Bacterial infections continue to exert a tremendous burden on the public health throughout the developing and developed world, in communities and hospitals, and in vulnerable populations such as children, the elderly, surgical patients, the immunocompromised, and those with cancer and other chronic diseases. Over-prescription of antibiotics, extensive antibiotic use in agricultural settings, increasingly complex hospitalized patient populations undergoing treatment have fueled the rise of several highly antibiotic-resistant “superbugs”, exemplified by methicillin-resistant Staphylococcus aureus (MRSA) and multi-drug resistant Pseudomonas aeruginosa, that vex physicians and drive worse patient outcomes. The dependency on the historic success of classical antibiotic therapy, and the lack of financial and market interests towards novel drug development, has contributed to the current fear of a “post-antibiotic era”.

As a novel approach to combat invasive and often antibiotic-resistance pathogens such as MRSA and P. aeruginosa, the goal of my thesis research as a dual degree PharmD-PhD student in the Nizet Lab is to identify and develop adjunctive pharmaceutical strategies that improve patient outcomes. Our research group has concluded that the current definition of antibiotic, which only examines direct bactericidal or inhibitory activities on the pathogen, is too narrow and fails to address the fundamental nature of serious human bacterial infections, which are in fact diseases of the host-pathogen interaction. Deficiencies or inflammatory consequences of the immune response and immune cell function drive pathology and severe clinical manifestations, and leading pathogens express multiple virulence determinants (toxins, immune evasion factors) which manipulate the host response to establish disease.

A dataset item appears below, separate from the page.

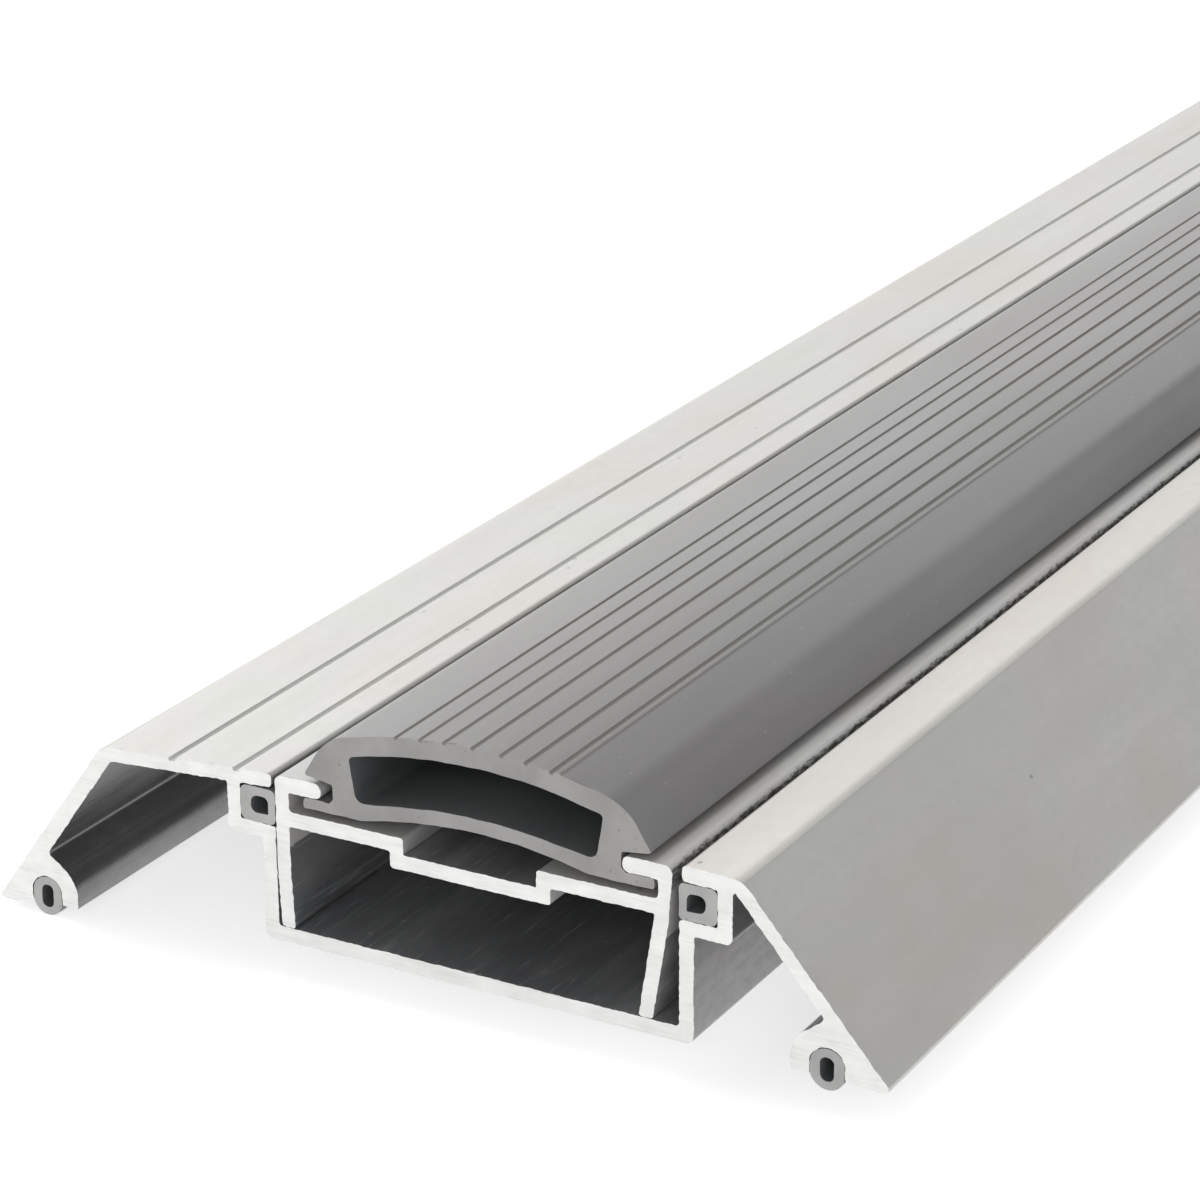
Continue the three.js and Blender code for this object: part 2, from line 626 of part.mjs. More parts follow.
// A set rivet nut: flange on the recess floor, bulge under it, and a plain tail.
function threadInsert(name, y) {
  const bore = SCREW_RADIUS + THREAD_CLEARANCE;
  const bulgeTop = recessFloor - CARRIER_FLOOR - FIT_CLEARANCE / 2;
  const bulgeBottom = bulgeTop - NUT_BULGE_HEIGHT;
  const profile = [
    [bore, bulgeBottom - NUT_TAIL],
    [nutShankRadius, bulgeBottom - NUT_TAIL],
    [nutShankRadius, bulgeBottom],
    [bore + NUT_BULGE_WALL, (bulgeTop + bulgeBottom) / 2],
    [bore + NUT_BULGE_WALL, bulgeTop],
    [nutShankRadius, bulgeTop],
    [nutShankRadius, nutFlangeBottom],
    [bore + NUT_FLANGE_WALL, nutFlangeBottom],
    [bore + NUT_FLANGE_WALL, nutFlangeTop - NUT_CHAMFER],
    [bore + NUT_FLANGE_WALL - NUT_CHAMFER, nutFlangeTop],
    [bore + NUT_CHAMFER, nutFlangeTop],
    [bore, nutFlangeTop - NUT_CHAMFER],
    [bore, bulgeBottom - NUT_TAIL],
  ];
  const mesh = named(name, turned(profile), nutFinish);
  mesh.position.set(carrierCentre, y, 0);
  return mesh;
}

// ---- Assembly -----------------------------------------------------------------------------------

const threshold = new THREE.Group();
threshold.add(baseFrame(), sealCarrier(), bulbSeal());
threshold.add(sideSeal('side_seal_outer', OUTER_SIDE, outerPlan));
threshold.add(sideSeal('side_seal_inner', INNER_SIDE, innerPlan));
threshold.add(footSeal('foot_seal_outer', OUTER_SIDE, outerPlan));
threshold.add(footSeal('foot_seal_inner', INNER_SIDE, innerPlan));
jackPlaces.forEach((y, i) => {
  threshold.add(jackScrew(`jack_screw_${i + 1}`, y));
  threshold.add(threadInsert(`thread_insert_${i + 1}`, y));
});

export default threshold;
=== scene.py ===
# %% [markdown]
# # An adjustable door threshold strip, finished around its frame
#
# The strip is a metre of aluminium and rubber sections, sawn to length: a wide base, a carrier that
# jacking screws lift inside it, the hollow bulb seal that the door closes on, and small tubular seals.
# The engineering model gives every piece's size and place. This lesson gives each piece its sawn ends,
# its finish and its small hardware, and never moves anything. Lengths are in metres, with +X to the
# room side, Y along the strip and +Z up.

# %% Load the frame
import math

import bmesh
import bpy
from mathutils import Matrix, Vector, noise


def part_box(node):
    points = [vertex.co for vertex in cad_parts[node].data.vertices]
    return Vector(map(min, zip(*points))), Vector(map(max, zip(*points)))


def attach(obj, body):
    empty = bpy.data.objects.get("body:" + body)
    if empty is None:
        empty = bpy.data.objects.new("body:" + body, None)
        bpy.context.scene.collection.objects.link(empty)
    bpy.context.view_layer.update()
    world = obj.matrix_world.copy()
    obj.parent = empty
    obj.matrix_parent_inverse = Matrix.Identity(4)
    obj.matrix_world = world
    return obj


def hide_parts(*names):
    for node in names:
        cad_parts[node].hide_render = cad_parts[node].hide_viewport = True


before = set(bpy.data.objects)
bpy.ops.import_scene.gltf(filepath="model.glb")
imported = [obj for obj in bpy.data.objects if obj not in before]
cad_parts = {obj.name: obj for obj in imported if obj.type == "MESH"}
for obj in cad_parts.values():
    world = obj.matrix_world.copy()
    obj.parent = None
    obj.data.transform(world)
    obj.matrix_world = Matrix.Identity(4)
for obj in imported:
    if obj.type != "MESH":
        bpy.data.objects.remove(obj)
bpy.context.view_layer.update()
MM = 0.001
TINY = 0.01 * MM
noise.seed_set(5)           # the same wandering edges on every run
print("CAD nodes:", len(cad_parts))

# %% [markdown]
# ## Small helpers
#
# Every operator works on what is selected, and the loaded frame arrives selected. So each step first
# clears the selection, then picks faces or edges by where they lie and which way they face.

# %% Selection helpers
def only(piece):
    """Make one piece selected and active."""
    bpy.ops.object.select_all(action="DESELECT")
    piece.select_set(True)
    bpy.context.view_layer.objects.active = piece


def pick(piece, kind, test):
    """In edit mode, select the faces or edges that pass a test, and say how many."""
    bpy.ops.mesh.select_mode(type={"edges": "EDGE", "faces": "FACE"}[kind])
    bpy.ops.mesh.select_all(action="DESELECT")
    mesh = bmesh.from_edit_mesh(piece.data)
    mesh.normal_update()
    found = [part for part in getattr(mesh, kind) if test(part)]
    for part in found:
        part.select_set(True)
    bmesh.update_edit_mesh(piece.data)
    return len(found)


def smooth(piece, degrees=25):
    """Shade smoothly, but keep real corners sharp and broad faces flat."""
    only(piece)
    bpy.ops.object.shade_smooth()
    bpy.ops.object.mode_set(mode="EDIT")
    pick(piece, "edges", lambda e: e.calc_face_angle(0) > math.radians(degrees))
    bpy.ops.mesh.mark_sharp()
    bpy.ops.mesh.select_all(action="DESELECT")
    bpy.ops.object.mode_set(mode="OBJECT")
    weighting = piece.modifiers.new("flat_faces", "WEIGHTED_NORMAL")
    weighting.keep_sharp = True
    bpy.ops.object.modifier_apply(modifier=weighting.name)


# %% [markdown]
# ## Finishes are built from a few parts
#
# Each finish is a small graph of nodes: a position on the piece, patterns that read it, and the shader
# that they drive. The helpers below add one part of such a graph at a time.

# %% Shader helpers
def start_finish(name, metallic, specular=0.5):
    """A new material, its node tree, its shader, and the position that patterns read."""
    material = bpy.data.materials.new(name)
    material.use_nodes = True
    tree = material.node_tree
    shader = tree.nodes["Principled BSDF"]
    shader.inputs["Metallic"].default_value = metallic
    shader.inputs["Specular IOR Level"].default_value = specular
    place = tree.nodes.new("ShaderNodeTexCoord").outputs["Object"]
    return material, tree, shader, place


def stretched(tree, place, x=1, y=1, z=1, turn=(0, 0, 0)):
    """The position scaled along each axis. A pattern on it is drawn out where the scale is below 1."""
    mapping = tree.nodes.new("ShaderNodeMapping")
    mapping.inputs["Scale"].default_value = (x, y, z)
    mapping.inputs["Rotation"].default_value = [math.radians(a) for a in turn]
    tree.links.new(place, mapping.inputs["Vector"])
    return mapping.outputs["Vector"]


def cloud(tree, place, per_metre, detail=4, roughness=0.55):
    """Soft noise with this many features in a metre."""
    noise = tree.nodes.new("ShaderNodeTexNoise")
    noise.inputs["Scale"].default_value = per_metre
    noise.inputs["Detail"].default_value = detail
    noise.inputs["Roughness"].default_value = roughness
    tree.links.new(place, noise.inputs["Vector"])
    return noise.outputs["Fac"]


def specks(tree, place, per_metre, radius, softness):
    """Small round dots scattered at random: 1 in a dot, 0 outside."""
    cells = tree.nodes.new("ShaderNodeTexVoronoi")
    cells.inputs["Scale"].default_value = per_metre
    tree.links.new(place, cells.inputs["Vector"])
    return between(tree, cells.outputs["Distance"], radius + softness, radius, 0, 1)


def between(tree, value, low, high, to_low, to_high):
    """A value's range turned into another range."""
    span = tree.nodes.new("ShaderNodeMapRange")
    for socket, number in (("From Min", low), ("From Max", high), ("To Min", to_low), ("To Max", to_high)):
        span.inputs[socket].default_value = number
    tree.links.new(value, span.inputs["Value"])
    return span.outputs["Result"]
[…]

By considering the way pharmaceutical agents, antibiotics and non-antibiotics alike, work in the full context of the host-pathogen interaction and innate immune response, we might identify additional opportunities to modify the underlying process to favor bacterial clearance or reduced host tissue injury. These include blocking bacterial virulence factor expression, boosting host innate immune cell bactericidal activities, reducing pathological inflammation, or increasing host cell resiliency. My studies have uncovered two such opportunities in which the unexpected “repurposing” of current FDA-approved drugs demonstrate therapeutic benefit in infections caused by antibiotic-resistant pathogens, uncovering fundamental new biological principles of the host-pathogen interaction in the process.